Another discovery through our gold markets the last few years has been the realisation that a lot of people would really love to access gold for savings, not just jewelry. So with Sanu, you have the option to vault your gold with Union Bank as the custodial bank or with our vault partners outside Nigeria. So Sanu just takes all those issues people have had and reasons why it’s been risky to buy gold. The bottlenecks to accessing gold have now been removed.
We really believe that we have the product that gives gold to the people. Everywhere we’ve gone in the last few years, people always just keep asking and saying that this gold you say you are refining that you’re selling where is it? The same thing is actually happening for Burkina Faso, which is number two in West Africa after Ghana for gold production. Believe it or not, most people in Burkina Faso had never seen gold. Yet Burkina Faso has several airstrips dedicated to the daily evacuation of gold.
So a lot of what you find that is happening in our region is there are wealth and mineral resources that we are producing, but we can’t access and this is a way of now giving Nigerians, West Africans and Africa anyone the opportunity to access gold.
Apart from jewelry, it is almost impossible to access gold refined to international standards in our local currencies. We have done all the work to now give the people access to gold in small retail quantities they want, giving empowerment to women and giving gold to the people.
Is gold an option for Nigeria and what exactly should the federal government do to capitalise on assessing the gains from gold?
There are so many ways that gold can work for the economy of Nigeria.
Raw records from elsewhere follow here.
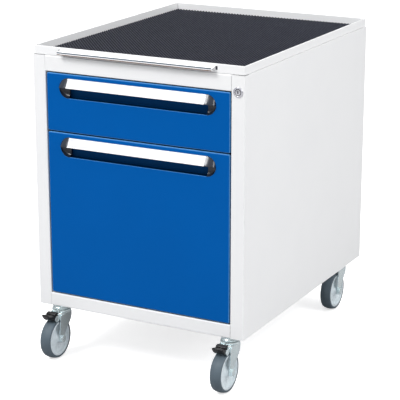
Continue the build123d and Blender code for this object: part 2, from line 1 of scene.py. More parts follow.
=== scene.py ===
import json
import math
import bmesh
import bpy
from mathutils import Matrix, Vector


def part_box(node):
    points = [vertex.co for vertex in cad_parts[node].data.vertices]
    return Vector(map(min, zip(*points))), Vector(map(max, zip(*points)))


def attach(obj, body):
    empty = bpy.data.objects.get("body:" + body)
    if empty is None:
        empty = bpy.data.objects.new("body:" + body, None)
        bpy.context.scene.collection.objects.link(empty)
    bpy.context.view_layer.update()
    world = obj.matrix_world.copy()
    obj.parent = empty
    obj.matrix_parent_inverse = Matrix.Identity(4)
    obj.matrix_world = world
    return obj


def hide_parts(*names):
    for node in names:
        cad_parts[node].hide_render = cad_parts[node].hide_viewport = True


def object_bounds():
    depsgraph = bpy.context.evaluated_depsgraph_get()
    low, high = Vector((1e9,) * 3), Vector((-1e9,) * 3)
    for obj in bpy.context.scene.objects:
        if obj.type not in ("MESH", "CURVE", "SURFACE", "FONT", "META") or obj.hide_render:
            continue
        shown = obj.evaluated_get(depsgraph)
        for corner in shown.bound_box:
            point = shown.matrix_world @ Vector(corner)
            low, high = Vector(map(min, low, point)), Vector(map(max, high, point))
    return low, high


# Looks of a mobile drawer cabinet. Shapes are in millimetres until they become meshes; camera, light, floor
# and materials are in metres. +Z is up, the drawers open towards -Y, and +X is right, seen from the front.

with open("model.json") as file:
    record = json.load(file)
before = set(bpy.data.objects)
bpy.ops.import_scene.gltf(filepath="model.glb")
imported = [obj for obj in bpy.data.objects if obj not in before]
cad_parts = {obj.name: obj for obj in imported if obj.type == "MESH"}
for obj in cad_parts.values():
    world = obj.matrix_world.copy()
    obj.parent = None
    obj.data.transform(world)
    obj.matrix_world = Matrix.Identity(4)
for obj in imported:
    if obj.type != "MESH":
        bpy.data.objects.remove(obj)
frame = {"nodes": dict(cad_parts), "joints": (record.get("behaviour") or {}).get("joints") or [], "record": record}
cad_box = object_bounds()

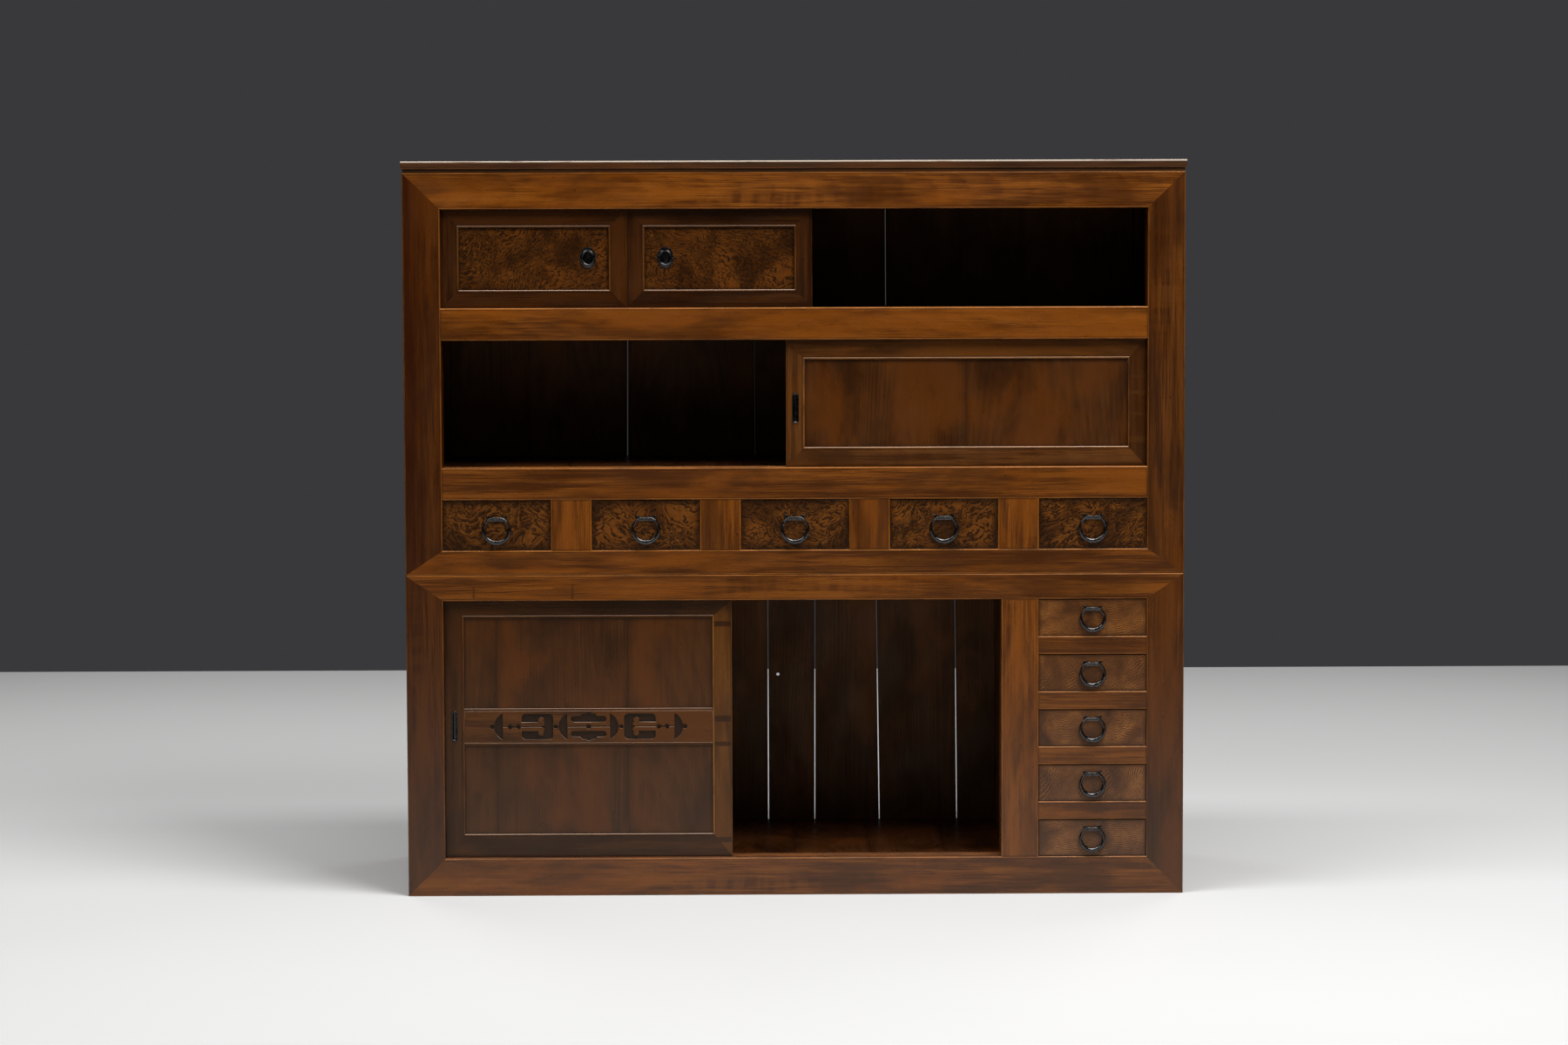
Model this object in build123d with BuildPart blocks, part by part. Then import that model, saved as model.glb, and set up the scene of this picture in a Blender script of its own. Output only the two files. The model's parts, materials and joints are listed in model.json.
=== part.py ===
"""Kitchen cabinet in two stacked cases, with sliding doors, drawers and iron pulls.

Millimetres. X runs to the right, Y to the back and Z up. The origin is under the middle of the
whole cabinet, on the floor.
"""

import os

from build123d import *

os.makedirs("parts", exist_ok=True)

# Cases
case_width = 1770
case_depth = 606
lower_height = 735
upper_height = 911
cap_bead_height = 8
cap_board_thick = 18
cap_front_overhang = 4
cap_side_overhang = 2
cap_bead_inset = 1.5

# Posts and rails
post_width = 85
frame_depth = 66
rear_post = 60
side_rail_thick = 30
side_panel_thick = 12
side_panel_setback = 8
back_rail_depth = 30
hidden_rail_height = 60
arris = 3
hairline = 0.2

lower_bottom_rail = 86
lower_top_rail = 58.5
upper_bottom_rail = 56.5
drawer_row_height = 114.5
middle_rail = 73
middle_opening = 289
upper_top_rail = 82

# Boards
board_thick = 12
back_thick = 9
floor_drop = 2
lower_floor_count = 10
shelf_board_count = 5
hidden_board_count = 6
partition_thick = 16
partition_inset = 20

# Drawers
drawer_columns = 5
divider_width = 93
drawer_rows = 5
drawer_rail_height = 41.3
drawer_rail_depth = 45
drawer_recess = 3
drawer_front_thick = 18
drawer_wall = 10
drawer_floor = 6
drawer_side_drop = 14
drawer_arris = 2
drawer_length = 460
drawer_side_gap = 0.6
drawer_top_gap = 1
running_gap = 0.3
runner_thick = 15
runner_bearing = 16
guide_height = 20

# Sliding doors and their grooves
door_recess = 20
door_thick = 18
door_spacing = 4
tongue_thick = 12
groove_side_gap = 0.5
sill_groove = 3
head_groove = 12
head_tongue = 7
door_top_gap = 0.8
bead_radius = 2.2
bead_sunk = 1.2
panel_thick = 6
panel_setback = 6
panel_tongue = 4
panel_gap = 0.2
panel_end_gap = 1

small_door_overlap = 40
small_door_margin = 38
middle_door_overlap = 38
middle_door_stile = 40
middle_door_rail = 42
large_door_overlap = 40
large_door_stile = 42
large_door_bottom_rail = 51
large_door_top_rail = 36
large_board_joints = (118, 418)

# Carved rail of the large doors
carved_rail_height = 83
carved_rail_rise = 259
carved_line_inset = 5
carved_line_width = 1.2
carved_line_depth = 1
eye_radius = 5.7
stem_width = 2.5
moon_half_height = 30.5
moon_depth = 19.5
inner_moon_x = 48.5
outer_moon_x = 196
outer_knob_x = 219.6
knob_radius = 5.7
link_x = 75
link_radius = 5
bracket_start = 81
bracket_end = 153
bracket_back = 20
bracket_half_height = 29.7
bracket_corner = 9.5
tongue_half_height = 10
tongue_slit = 2
tongue_mouth = 4
curl_x = 108.8
curl_z = 15
curl_radius = 6.3
diamond_reach = 7.2
first_diamond_x = 160.5
second_diamond_x = 179
lobe_arm = 34
lobe_low = 10
lobe_high = 24
lobe_crown_z = 22
lobe_crown_radius = 11
lobe_step_x = 11
lobe_step_radius = 8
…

If you look at Dubai, London, Singapore and Mumbai, they have deep gold economies but they don’t produce gold. They have just unlocked gold as part of the economy, which is pretty much what we are trying to do here for West Africa.
The Central Bank of Zimbabwe just released a gold coin they are retailing through local banks and beyond for their citizens. Not only are they combating inflation, the bandwagon effect of the ancillary services it creates and financial products that banks can create, all leads to a gold economy that the whole nation benefits from.
It would be a real game changer for Nigeria if we develop the gold value chain. It’s not just about mining, because if you’re just mining it like Burkina Faso, your economy doesn’t have the full economic benefits. Dubai doesn’t mine it, they don’t need to mine it, and they don’t deal with environmental factors but I assure you that Dubai’s economy is bigger and stronger, and more powerful than the Burkina Faso economy, the people who are producing the gold. How much more potential for Nigeria that mines gold and is one of the biggest economies in Africa.
There is the potential that gold could give some release on FX demand for those looking for an avenue to save their money and avoid currency inflation. If people can buy gold, maybe they wouldn’t need to be looking for FX and there wouldn’t be such huge pressure on the FX reserves. Now that SANU gives retail access to gold, we will test out this theory.